Nel corso del suo intervento, il dirigente dell’opposizione aveva messo in guardia sulle intenzioni di Tshisekedi di modificare la Costituzione e aveva incitato gli abitanti di Lubumbashi a reagire.
Il leader di Piste pour l’Émergence du Congo non è il solo a trovarsi in queste condizioni. Fra i nomi più illustri citati da Katumbi, anche l’ex segretario generale dell’attuale partito di governo Jean-Marc Kabund, condannato nel settembre 2023 a sette anni di carcere per “aver insultato il capo dello Stato” e “diffuso false voci”.
Gli anni comminati a Kabund sono più del doppio di quelli richiesti dal pubblico ministero. Le presunte offese al capo dello stato erano state pronunciate dal politico in occasione della sua uscita dal partito al potere, nel 2022, quando aveva lamentato incompetenza e corruzione nelle file di quella che ormai la sua ex formazione politica.
Lo stato di emergenza intoccabile
Fra i “prigionieri politici” in carcere, così li definisce il comunicato di Katumbi, ci sono come detto anche figure della società civile. Ultimi in ordine di tempo a essere arrestati sono stati Jack Sinzahera e Gloire Saasita, attivisti che operano nella provincia del Nord Kivu, epicentro delle attività di decine di milizie armate.
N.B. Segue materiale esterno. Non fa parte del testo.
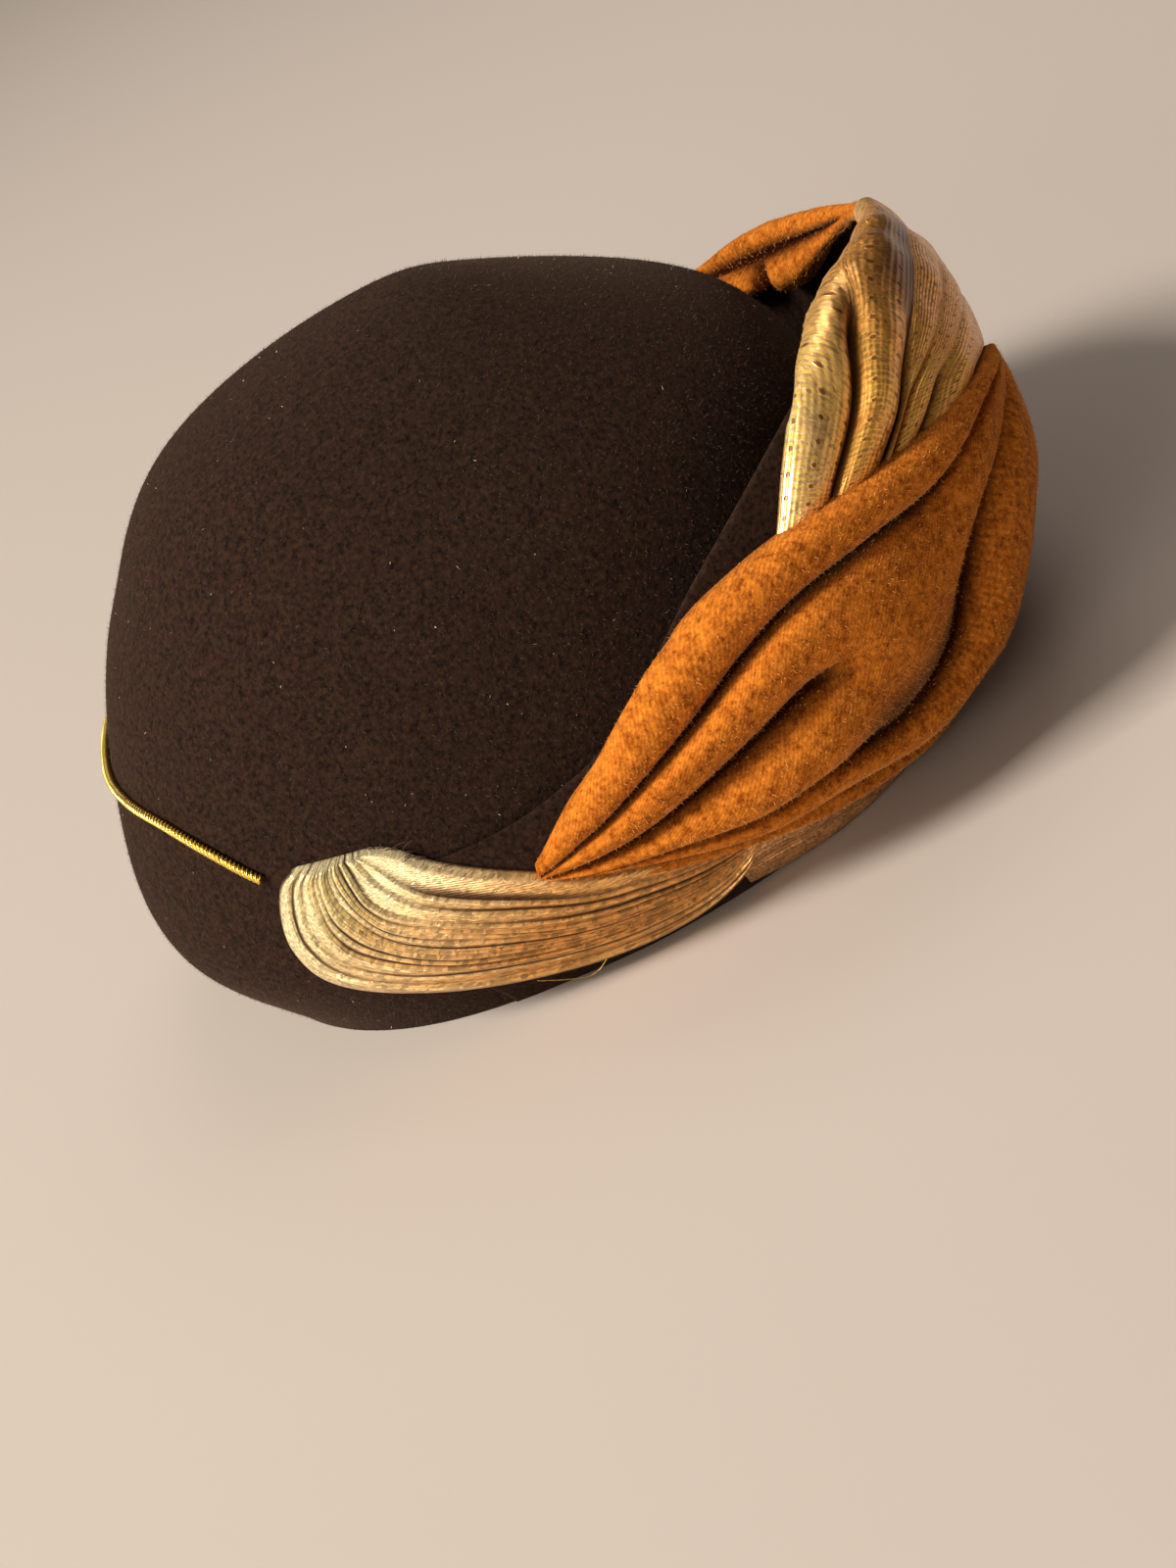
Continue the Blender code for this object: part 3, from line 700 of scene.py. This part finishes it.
pin_dots.links.new(ranged(pin_dots, dot_away, 0.13, 0.08), dots_out.inputs["Dot"])
for label, axis, waves in (("Rib", 1, 1), ("Thread", 0, 3)):
    wave_turn = dot_maths("MULTIPLY", dot_maths("DIVIDE", cloth_place.outputs[axis],
                                                dots_in.outputs["Rib Pitch"]), 2 * math.pi * waves)
    pin_dots.links.new(dot_maths("MULTIPLY_ADD", dot_maths("SINE", wave_turn), 0.5, 0.5),
                       dots_out.inputs[label])


ladder_step = 1.5 * MM
ladder_reach = (62 * MM, 40 * MM)


def lame_material(name, dots, bright, deep, dark, opened, pale, rib_pitch=1.1 * MM, ladder=0.0):
    """Gold cloth: ribs and threads as bump, dark pin dots, and glints from thread to thread.

    dark is the colour of painted shade in its creases, and opened how far up a fold it reaches.
    pale is (axis, start, end, colour): a painted highlight, the cloth turns that colour from
    start to end of its UV. ladder is how strongly painted glints show as rungs across the
    threads near the end that comes out of a fold.
    """
    material, shader = new_material(name, Metallic=0.6, Roughness=0.31, Specular_IOR_Level=0.7)
    tree = material.node_tree
    uv = node(tree, "ShaderNodeUVMap", uv_map="cloth").outputs[0]
    way = node(tree, "ShaderNodeSeparateXYZ", {0: uv}).outputs
    group = node(tree, "ShaderNodeGroup", node_tree=pin_dots)
    group.inputs["Rib Pitch"].default_value = rib_pitch
    tree.links.new(uv, group.inputs["Vector"])
    glint = node(tree, "ShaderNodeTexVoronoi", {"Vector": uv, "Scale": 1700.0}, feature="F1")
    cloud = node(tree, "ShaderNodeTexNoise", {
        "Vector": uv, "Scale": 90.0, "Detail": 4.0, "Roughness": 0.6}).outputs["Fac"]
    # Painted highlight: the colour turns pale towards one end or edge of the cloth
    axis, start, end, highlight_colour = pale
    highlighted = mixed(tree, ranged(tree, way[axis], start, end),
                  mixed(tree, cloud, (*deep, 1), (*bright, 1)), (*highlight_colour, 1))
    # Painted glints: the colour is made brighter or darker from thread to thread
    spark = node(tree, "ShaderNodeSeparateColor", {0: glint.outputs["Color"]}).outputs
    glinting = mixed(tree, 1.0, highlighted, maths(tree, "MULTIPLY_ADD", spark[0], 0.75, 0.52),
                     blend_type="MULTIPLY")
    # Painted glints: bright amber rungs across the threads in patches near the end that comes out
    # of a fold
    rung_turn = maths(tree, "MULTIPLY", way[0], 2 * math.pi / ladder_step)
    rung = maths(tree, "MULTIPLY_ADD", maths(tree, "SINE", rung_turn), 0.8, 0.1)
    rung_glint_share = maths(tree, "MULTIPLY", ranged(tree, way[0], *ladder_reach, top=ladder),
                       ranged(tree, cloud, 0.40, 0.50))
    rung_glints = node(tree, "ShaderNodeClamp", {0: maths(tree, "MULTIPLY", rung, rung_glint_share)})
    lit = mixed(tree, rung_glints.outputs[0], glinting, (1.0, 0.62, 0.10, 1))
    dotted = mixed(tree, maths(tree, "MULTIPLY", group.outputs["Dot"], dots), lit,
                   (0.20, 0.050, 0.010, 1))
    # Painted shade in the creases
    add_painted_shade(tree, dotted, dark, opened, shader.inputs["Base Color"])
    height = maths(tree, "MULTIPLY", group.outputs["Thread"], 0.05)
    for relief, strength in ((group.outputs["Dot"], 0.8), (spark[1], 0.9),
                             (group.outputs["Rib"], 0.5)):
        height = maths(tree, "MULTIPLY_ADD", relief, strength, height)
    bump = node(tree, "ShaderNodeBump", {
        "Height": height, "Strength": 0.7, "Distance": 0.22 * MM})
    tree.links.new(bump.outputs["Normal"], shader.inputs["Normal"])
    return material


# Painted light on the twist: dark is the shade in its folds, pale a highlight along its top edge,
# and the ladder amber glints near the end that comes out from under the velvet
lame = lame_material("gold_lame", 0.85, bright=(0.98, 0.50, 0.13), deep=(0.70, 0.27, 0.035),
                     dark=(0.11, 0.030, 0.003), opened=0.7,
                     pale=(1, 15 * MM, 1 * MM, (1.0, 0.70, 0.31)), ladder=1.0)
lame_cut = (0.075, 0.165)
lame_twist = cloth_piece(
    "lame_folds",
    folded_cloth(LAME_LINES, LAME_LIFTS, LAME_ROLLS, cloth_steps, 20,
                 melts=((1, 0.30, 0.42),)),
    lame, lame_cut, seed=5, crumple_size=16 * MM, crumple_depth=0.3 * MM)
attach(lame_twist, "root")
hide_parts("lame_twist")


# Side drapes. A strip of the same lame on each side, pleated by hand: the pleats are tight at
# the front tip, fan out over the felt and turn up to a raw edge at the back.
drape_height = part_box("drape_right")[1][2] - hat_middle[2]
side_shares = {1: 1, -1: (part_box("drape_left")[1][2] - hat_middle[2]) / drape_height}
# The drape's lower line, which runs on up its rear end, and its upper line: angle from the
# front, and height as a share of the drape's
DRAPE_LOWER = ((75.5, .29), (80, .12), (88, .035), (100, .07), (111, .17), (121, .31),
               (128, .47), (130.5, .64), (130.5, .78), (129, .92), (126, .985))
DRAPE_UPPER = ((75.5, .30), (80, .36), (86, .44), (91, .53), (96, .64), (101, .735),
               (105, .81), (108, .87), (110, .92), (112, .955), (114, .975))
drape_pleats = 15
pleat_height = 1.7 * MM
drape_backing = 0.3 * MM
drape_cut = (0.065, 0.085)


def side_skin(angle, z, lift):
    """Points a lift off the felt at a height, over the halo's end and the crown behind it."""
    ramp = 8
    on_halo = smooth_step(0, ramp, halo_end + ramp - np.abs(angle))
    end = np.clip(angle, -halo_end, halo_end)
    stand = (halo_stand(end, z / halo_top(end)) + halo_wall(end)) * on_halo
    section = section_at(z)
    return on_oval(angle, section) + off_oval(angle, section) * (stand + lift)[..., None]


def pleat_profile(t, edges, steep):
    """Which knife pleat each place across a sheet is on, and its height there from 0 to 1.

    A pleat rises slowly and drops over its last share, steep.
    """
    which = np.clip(np.searchsorted(edges, t, side="right") - 1, 0, len(edges) - 2)
    share = (t - edges[which]) / (edges[which + 1] - edges[which])
    return which, np.where(share < 1 - steep, (share / (1 - steep)) ** 1.4,
                           1 - smooth_step(1 - steep, 1, share))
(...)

La regione è al centro da oltre due anni di un’offensiva del gruppo ribelle noto come M23, sostenuto dal Rwanda a detta di Kinshasa, Nazioni Unite e buona parte della comunità internazionale. Sinzahera e Saasita, come ricostruisce l’ong Human Rights Watch (HRW), sono stati arrestati lo scorso 1 agosto e trattenuti per più di 20 giorni senza accuse.
I due, secondo quanto riferito da un’attivista che ha potuto visitarli nella sede dell’intelligence dove sono detenuti «dopo aver pagato una tangente», sarebbero stati fermati per «aver criticato lo stato di emergenza» che Tshisekedi ha imposto nel maggio 2021 proprio nel tentativo di mettere fine all’instabilità che colpisce Nord Kivu e il vicino Ituri.
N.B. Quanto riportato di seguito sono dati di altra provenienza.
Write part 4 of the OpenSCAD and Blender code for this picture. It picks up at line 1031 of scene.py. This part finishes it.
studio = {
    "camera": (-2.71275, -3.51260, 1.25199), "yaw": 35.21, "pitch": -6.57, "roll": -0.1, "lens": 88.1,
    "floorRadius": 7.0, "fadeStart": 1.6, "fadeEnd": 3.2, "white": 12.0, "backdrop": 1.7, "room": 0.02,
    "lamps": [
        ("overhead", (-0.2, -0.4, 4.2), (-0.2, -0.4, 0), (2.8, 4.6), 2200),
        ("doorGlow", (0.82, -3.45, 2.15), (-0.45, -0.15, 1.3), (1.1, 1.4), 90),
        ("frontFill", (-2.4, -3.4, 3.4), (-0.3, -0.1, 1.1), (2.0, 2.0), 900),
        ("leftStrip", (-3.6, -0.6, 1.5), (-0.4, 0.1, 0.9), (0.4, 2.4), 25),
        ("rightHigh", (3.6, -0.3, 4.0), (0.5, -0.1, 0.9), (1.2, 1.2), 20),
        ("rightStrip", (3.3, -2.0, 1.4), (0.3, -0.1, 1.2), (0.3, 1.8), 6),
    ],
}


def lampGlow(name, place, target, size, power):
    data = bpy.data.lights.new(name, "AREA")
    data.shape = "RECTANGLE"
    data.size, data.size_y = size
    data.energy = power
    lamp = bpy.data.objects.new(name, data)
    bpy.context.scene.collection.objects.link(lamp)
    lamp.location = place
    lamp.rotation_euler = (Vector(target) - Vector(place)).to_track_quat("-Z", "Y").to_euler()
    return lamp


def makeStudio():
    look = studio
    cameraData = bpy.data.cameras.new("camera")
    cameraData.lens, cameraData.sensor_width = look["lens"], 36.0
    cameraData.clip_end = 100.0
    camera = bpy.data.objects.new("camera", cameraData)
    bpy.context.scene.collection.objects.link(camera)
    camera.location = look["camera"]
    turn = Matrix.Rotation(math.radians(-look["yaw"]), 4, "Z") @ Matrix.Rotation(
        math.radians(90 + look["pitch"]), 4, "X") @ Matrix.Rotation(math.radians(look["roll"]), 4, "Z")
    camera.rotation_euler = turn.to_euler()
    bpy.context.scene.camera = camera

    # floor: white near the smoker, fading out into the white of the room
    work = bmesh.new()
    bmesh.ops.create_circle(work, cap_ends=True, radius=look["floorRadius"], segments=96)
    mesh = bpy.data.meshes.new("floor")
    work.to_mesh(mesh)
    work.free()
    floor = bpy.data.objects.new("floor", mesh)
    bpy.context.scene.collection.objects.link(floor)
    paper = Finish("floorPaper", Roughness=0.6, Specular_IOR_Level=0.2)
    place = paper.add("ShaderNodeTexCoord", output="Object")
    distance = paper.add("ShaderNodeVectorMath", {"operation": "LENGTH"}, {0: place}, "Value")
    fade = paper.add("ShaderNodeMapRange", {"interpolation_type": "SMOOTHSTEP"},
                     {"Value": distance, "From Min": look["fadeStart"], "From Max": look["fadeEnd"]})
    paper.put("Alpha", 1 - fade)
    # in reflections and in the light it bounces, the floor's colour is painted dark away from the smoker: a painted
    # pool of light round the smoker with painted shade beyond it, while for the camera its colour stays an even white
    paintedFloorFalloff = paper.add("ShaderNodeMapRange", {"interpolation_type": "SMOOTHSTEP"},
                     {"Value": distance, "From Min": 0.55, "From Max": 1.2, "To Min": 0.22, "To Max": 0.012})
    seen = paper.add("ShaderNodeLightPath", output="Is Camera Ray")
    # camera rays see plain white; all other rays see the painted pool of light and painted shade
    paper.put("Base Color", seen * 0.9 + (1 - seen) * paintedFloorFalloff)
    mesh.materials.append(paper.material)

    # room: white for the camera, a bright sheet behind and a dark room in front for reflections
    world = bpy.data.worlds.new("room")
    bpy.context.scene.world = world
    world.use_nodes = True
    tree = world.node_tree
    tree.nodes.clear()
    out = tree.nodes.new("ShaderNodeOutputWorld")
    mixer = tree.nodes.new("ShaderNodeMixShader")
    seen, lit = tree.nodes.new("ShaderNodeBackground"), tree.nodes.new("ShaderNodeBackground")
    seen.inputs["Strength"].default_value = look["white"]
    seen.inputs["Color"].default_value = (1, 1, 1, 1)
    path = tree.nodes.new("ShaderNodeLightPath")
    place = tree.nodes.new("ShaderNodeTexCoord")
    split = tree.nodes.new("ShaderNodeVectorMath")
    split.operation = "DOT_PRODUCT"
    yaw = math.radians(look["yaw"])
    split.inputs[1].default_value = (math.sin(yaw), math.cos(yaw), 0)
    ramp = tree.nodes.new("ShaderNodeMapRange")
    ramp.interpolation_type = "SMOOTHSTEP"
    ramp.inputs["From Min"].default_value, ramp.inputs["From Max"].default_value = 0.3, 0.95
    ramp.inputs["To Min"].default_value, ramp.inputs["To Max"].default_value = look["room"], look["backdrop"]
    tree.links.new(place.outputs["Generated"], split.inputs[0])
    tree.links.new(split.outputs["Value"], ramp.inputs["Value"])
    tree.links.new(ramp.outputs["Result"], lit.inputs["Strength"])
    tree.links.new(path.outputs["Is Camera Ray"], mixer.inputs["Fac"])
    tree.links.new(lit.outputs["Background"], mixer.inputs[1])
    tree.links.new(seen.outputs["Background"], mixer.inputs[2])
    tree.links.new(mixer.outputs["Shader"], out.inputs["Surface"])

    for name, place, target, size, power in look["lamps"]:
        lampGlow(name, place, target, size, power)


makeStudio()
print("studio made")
La misura, che implica l’imposizione della legge marziale e il commissariamento militare delle amministrazioni provinciali, è criticata per la sua inefficacia e per le violazioni dei diritti umani ai danni della popolazione che starebbe permettendo.
Il sit-in di Kinshasa, qualora venisse autorizzato, non arriva in un momento qualunque. Sono infatti giorni decisivi per la candidatura della Rd Congo a un seggio del Consiglio per i diritti umani delle Nazioni Unite, avanzata nei mesi scorsi.
L’iniziativa di Kinshasa ha già ottenuto delle pesanti bocciature, come quella della Bill Clinton Peace Foundation (BCPF), rilanciata dalla stampa locale. Secondo l’organizzazione, la Rd Congo «non soddisfa le condizioni necessarie per rivendicare una tale posizione di responsabilità internazionale» come quella nel consiglio dell’ONU.
La fondazione, aggiunge: «La moltiplicazione delle prigioni clandestine, degli arresti arbitrari, delle detenzioni illegali, delle torture fisiche e morali, così come delle esecuzioni sommarie, sono tutte pratiche ricorrenti che minano le basi stesse della giustizia e del rispetto dei diritti umani» nel paese.